- Work instructions: Keep every line where the word "that" appears; drop the rest.

- Data segment:
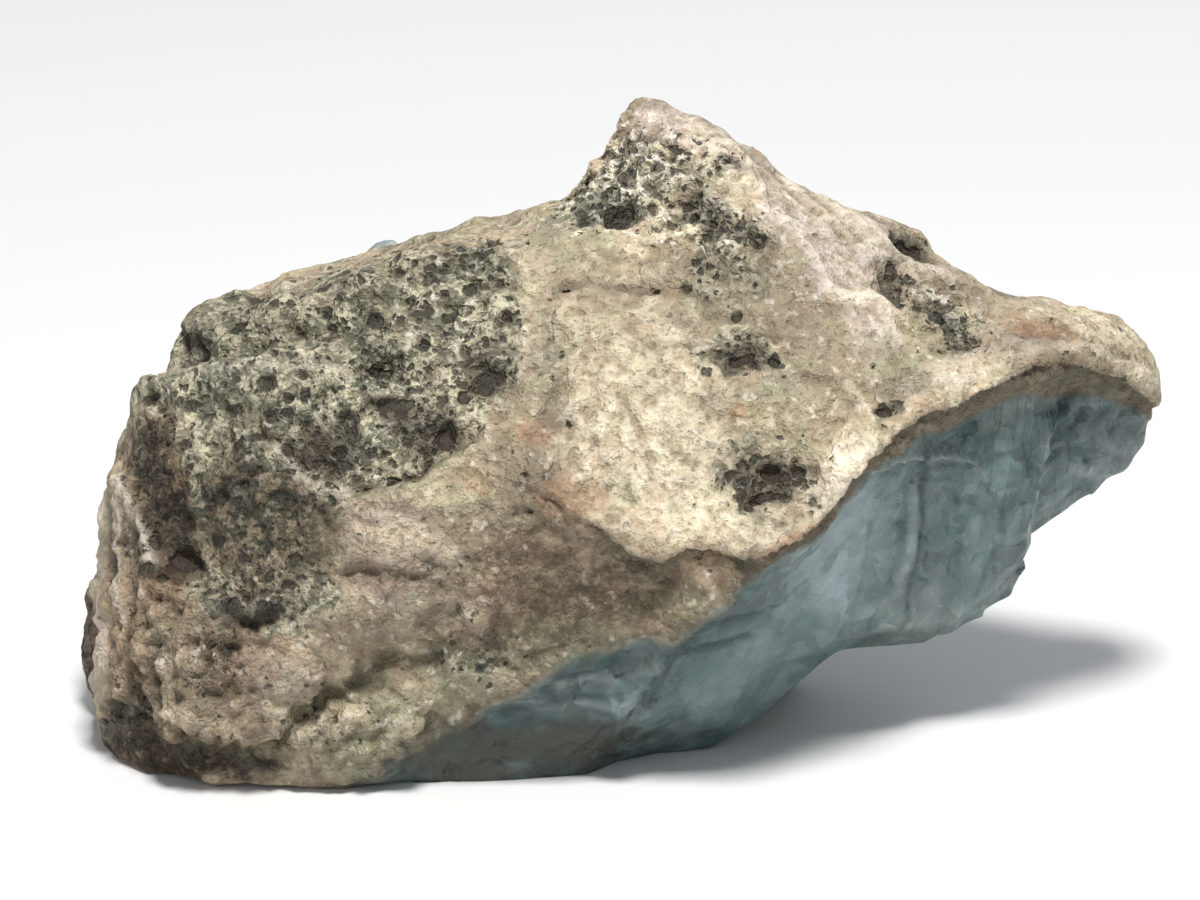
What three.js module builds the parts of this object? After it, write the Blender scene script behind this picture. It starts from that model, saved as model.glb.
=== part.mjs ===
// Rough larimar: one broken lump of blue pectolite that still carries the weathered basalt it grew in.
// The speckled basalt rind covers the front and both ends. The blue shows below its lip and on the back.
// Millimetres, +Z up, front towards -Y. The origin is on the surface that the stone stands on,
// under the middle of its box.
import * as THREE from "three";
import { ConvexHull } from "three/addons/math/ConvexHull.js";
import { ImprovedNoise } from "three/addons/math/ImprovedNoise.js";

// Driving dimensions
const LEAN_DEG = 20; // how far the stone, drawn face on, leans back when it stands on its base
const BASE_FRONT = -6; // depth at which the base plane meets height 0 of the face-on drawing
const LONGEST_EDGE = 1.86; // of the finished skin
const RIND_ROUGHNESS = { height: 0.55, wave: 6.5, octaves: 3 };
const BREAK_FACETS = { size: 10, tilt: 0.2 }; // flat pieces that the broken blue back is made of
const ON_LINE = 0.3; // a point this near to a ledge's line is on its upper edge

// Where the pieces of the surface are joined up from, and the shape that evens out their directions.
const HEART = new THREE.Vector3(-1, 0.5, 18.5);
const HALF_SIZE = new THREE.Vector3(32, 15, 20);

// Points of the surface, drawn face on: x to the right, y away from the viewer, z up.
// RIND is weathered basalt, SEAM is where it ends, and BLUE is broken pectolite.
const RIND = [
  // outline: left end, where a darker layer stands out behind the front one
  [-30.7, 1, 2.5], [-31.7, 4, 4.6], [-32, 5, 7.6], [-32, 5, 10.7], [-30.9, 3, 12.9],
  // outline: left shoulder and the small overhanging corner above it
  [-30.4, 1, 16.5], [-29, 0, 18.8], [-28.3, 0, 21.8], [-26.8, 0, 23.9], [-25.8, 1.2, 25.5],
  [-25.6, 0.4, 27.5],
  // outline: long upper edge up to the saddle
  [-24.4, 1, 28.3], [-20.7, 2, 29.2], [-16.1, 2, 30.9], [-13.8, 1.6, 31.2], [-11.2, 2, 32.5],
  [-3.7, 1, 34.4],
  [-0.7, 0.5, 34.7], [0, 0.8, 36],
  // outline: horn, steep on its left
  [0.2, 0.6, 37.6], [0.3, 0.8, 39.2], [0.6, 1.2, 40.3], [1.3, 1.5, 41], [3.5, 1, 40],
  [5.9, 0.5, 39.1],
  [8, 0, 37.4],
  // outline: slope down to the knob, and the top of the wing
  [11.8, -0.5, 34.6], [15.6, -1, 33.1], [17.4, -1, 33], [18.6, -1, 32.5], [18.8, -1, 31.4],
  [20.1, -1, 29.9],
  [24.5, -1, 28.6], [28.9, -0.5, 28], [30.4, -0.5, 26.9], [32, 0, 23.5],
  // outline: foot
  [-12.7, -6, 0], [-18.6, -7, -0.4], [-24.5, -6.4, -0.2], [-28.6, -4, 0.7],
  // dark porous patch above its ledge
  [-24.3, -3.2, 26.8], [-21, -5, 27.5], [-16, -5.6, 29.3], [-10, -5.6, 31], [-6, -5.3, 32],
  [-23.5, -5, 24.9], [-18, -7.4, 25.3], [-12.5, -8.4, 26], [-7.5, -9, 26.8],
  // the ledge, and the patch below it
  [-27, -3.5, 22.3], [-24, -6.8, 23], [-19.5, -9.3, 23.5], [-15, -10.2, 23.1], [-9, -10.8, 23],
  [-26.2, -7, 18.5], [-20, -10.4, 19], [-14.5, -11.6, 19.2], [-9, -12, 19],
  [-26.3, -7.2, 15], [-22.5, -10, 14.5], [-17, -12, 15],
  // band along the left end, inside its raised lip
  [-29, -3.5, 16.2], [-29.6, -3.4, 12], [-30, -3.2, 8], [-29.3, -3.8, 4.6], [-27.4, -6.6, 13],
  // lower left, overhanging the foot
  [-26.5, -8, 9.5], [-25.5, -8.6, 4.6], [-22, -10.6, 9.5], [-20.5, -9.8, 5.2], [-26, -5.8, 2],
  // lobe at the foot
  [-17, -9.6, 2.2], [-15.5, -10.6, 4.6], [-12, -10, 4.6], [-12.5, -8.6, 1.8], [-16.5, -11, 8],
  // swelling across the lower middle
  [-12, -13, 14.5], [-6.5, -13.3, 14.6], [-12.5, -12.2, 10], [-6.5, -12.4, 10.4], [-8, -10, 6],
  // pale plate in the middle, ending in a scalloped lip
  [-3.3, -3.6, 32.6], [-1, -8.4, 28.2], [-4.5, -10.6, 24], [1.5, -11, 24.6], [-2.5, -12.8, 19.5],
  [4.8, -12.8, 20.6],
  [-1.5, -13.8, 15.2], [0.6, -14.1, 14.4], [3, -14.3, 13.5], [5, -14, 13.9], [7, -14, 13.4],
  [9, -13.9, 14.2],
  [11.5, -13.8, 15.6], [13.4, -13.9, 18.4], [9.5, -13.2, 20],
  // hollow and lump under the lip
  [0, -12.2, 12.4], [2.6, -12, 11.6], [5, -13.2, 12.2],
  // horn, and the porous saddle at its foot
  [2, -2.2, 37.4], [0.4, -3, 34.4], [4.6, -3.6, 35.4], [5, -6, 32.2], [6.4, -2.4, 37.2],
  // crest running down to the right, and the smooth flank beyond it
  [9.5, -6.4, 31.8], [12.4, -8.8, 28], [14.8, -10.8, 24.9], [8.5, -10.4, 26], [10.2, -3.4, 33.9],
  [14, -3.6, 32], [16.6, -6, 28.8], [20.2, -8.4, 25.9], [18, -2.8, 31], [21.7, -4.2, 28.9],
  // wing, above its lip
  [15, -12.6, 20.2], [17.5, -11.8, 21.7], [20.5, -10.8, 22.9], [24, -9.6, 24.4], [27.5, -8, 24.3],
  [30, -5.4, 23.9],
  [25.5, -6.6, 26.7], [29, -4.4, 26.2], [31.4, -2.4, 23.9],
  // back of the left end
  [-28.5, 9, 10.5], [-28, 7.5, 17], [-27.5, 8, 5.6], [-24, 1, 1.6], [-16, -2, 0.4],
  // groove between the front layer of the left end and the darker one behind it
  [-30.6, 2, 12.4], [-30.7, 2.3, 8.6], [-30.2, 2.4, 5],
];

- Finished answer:
What three.js module builds the parts of this object? After it, write the Blender scene script behind this picture. It starts from that model, saved as model.glb.
// Rough larimar: one broken lump of blue pectolite that still carries the weathered basalt it grew in.
// Millimetres, +Z up, front towards -Y. The origin is on the surface that the stone stands on,
const BREAK_FACETS = { size: 10, tilt: 0.2 }; // flat pieces that the broken blue back is made of
// Where the pieces of the surface are joined up from, and the shape that evens out their directions.